W kolejnej odsłonie castingu odtwórcy, grający samych siebie, snują się po scenie śpiewając „być albo nie być, oto jest pytanie” na melodię „pieski małe dwa”. Helena Rząsa dostaje ataku płaczu i szuka wśród publiczności swojego Hamleta. Ani to awangardowe, ani pionierskie, ani specjalnie nowoczesne, tym bardziej, że cierpią na tym moje kolana. Hanna Wojtóściszyn dostaje ataku szału i wyrzuca z siebie pretensje do teatralnego świata. Reszta z występujących robi na scenie jakiś „chaos”, używając dziwnych rekwizytów… Na koniec Michał Kaszyński wchodzi w rolę Davida Attenborough i opowiada historię o małpach, którym do klatki wstawiono maszynę do pisania – okazało się, że małpy nie napisały niczego lepszego od Szekspira. Cała aktorska obsada powoli przeobraża się w małpy – tak chyba miało być, ale jak się okazuje samo granie szympansów czy goryli też nie jest łatwe i to niestety widać.

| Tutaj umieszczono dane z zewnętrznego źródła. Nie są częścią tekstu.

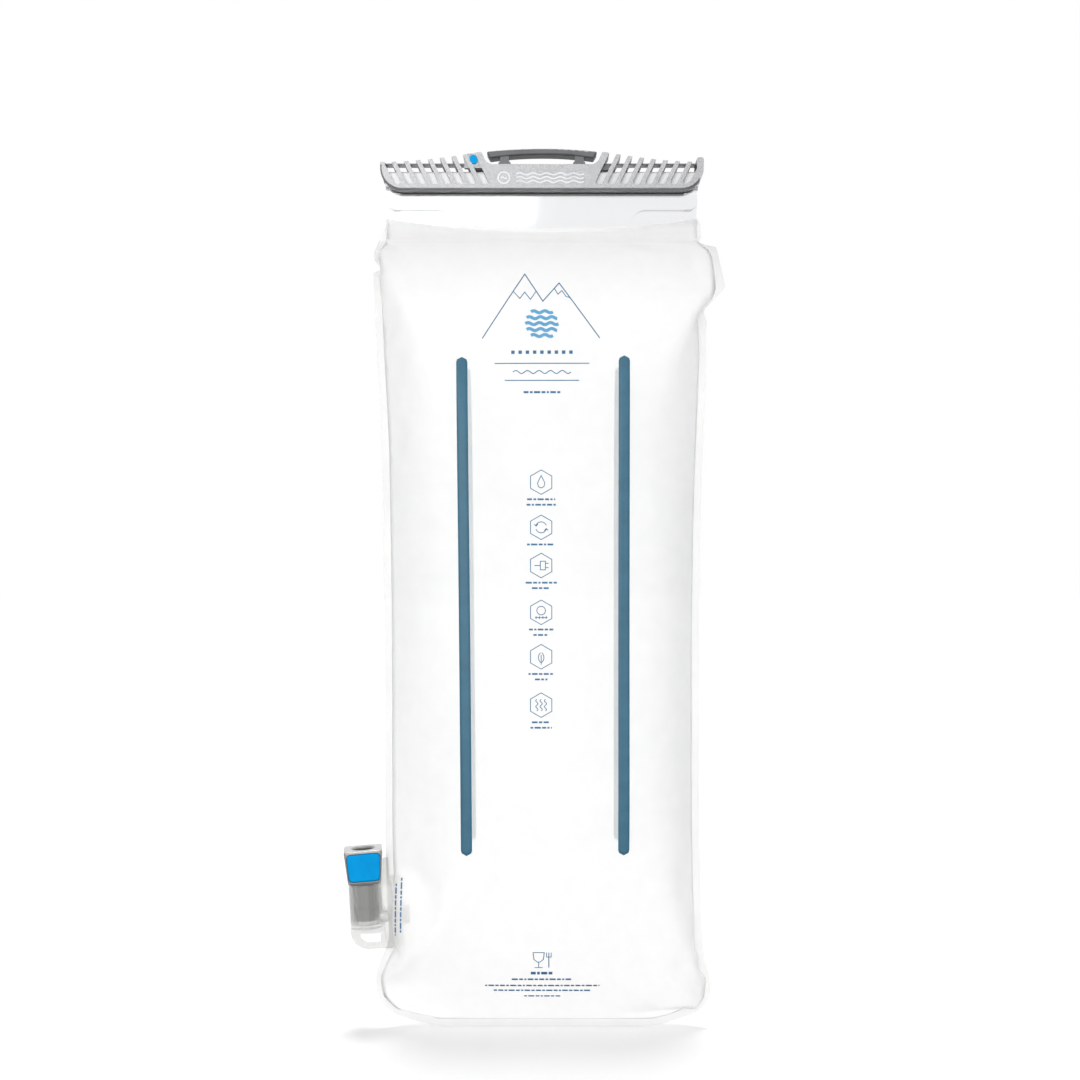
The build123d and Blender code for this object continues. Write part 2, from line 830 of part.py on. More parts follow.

Jestem przekonany, że młodym ludziom zaangażowanym w to przedsięwzięcie wyrządzono krzywdę. Choć zapewne oni sami i ci stawiający zadania, których w trakcie było słychać z offu (reżyserzy, krytycy, dramaturdzy), tak tego nie odbierają. Ciekaw jestem, co będzie kiedy przyjdzie na ten nieudany spektakl zwykła widownia, a nie koledzy z akademii czy rodzina; co będzie jak przyjdą dyrektorzy teatrów czy reżyserzy poszukujący nowych twarzy do swoich projektów i zobaczą grupę aktorskiej młodzieży, która ma niechęć do ciągłego oczekiwania i castingów już z samego faktu, że musi na nie przychodzić, bo przecież ciągle szukają kolejnego Ogrodnika… Bieleni… Cóż, trzeba ich będzie brać takimi jakimi są, bo dobrze wyglądają i całkiem nieźle się poruszają. Co do ich talentu czy umiejętności warsztatowych podczas tego dyplomu niewiele się dowiemy… Ale ich nazwiska mogą zapaść w pamięć, bo wypowiadane są po wielekroć.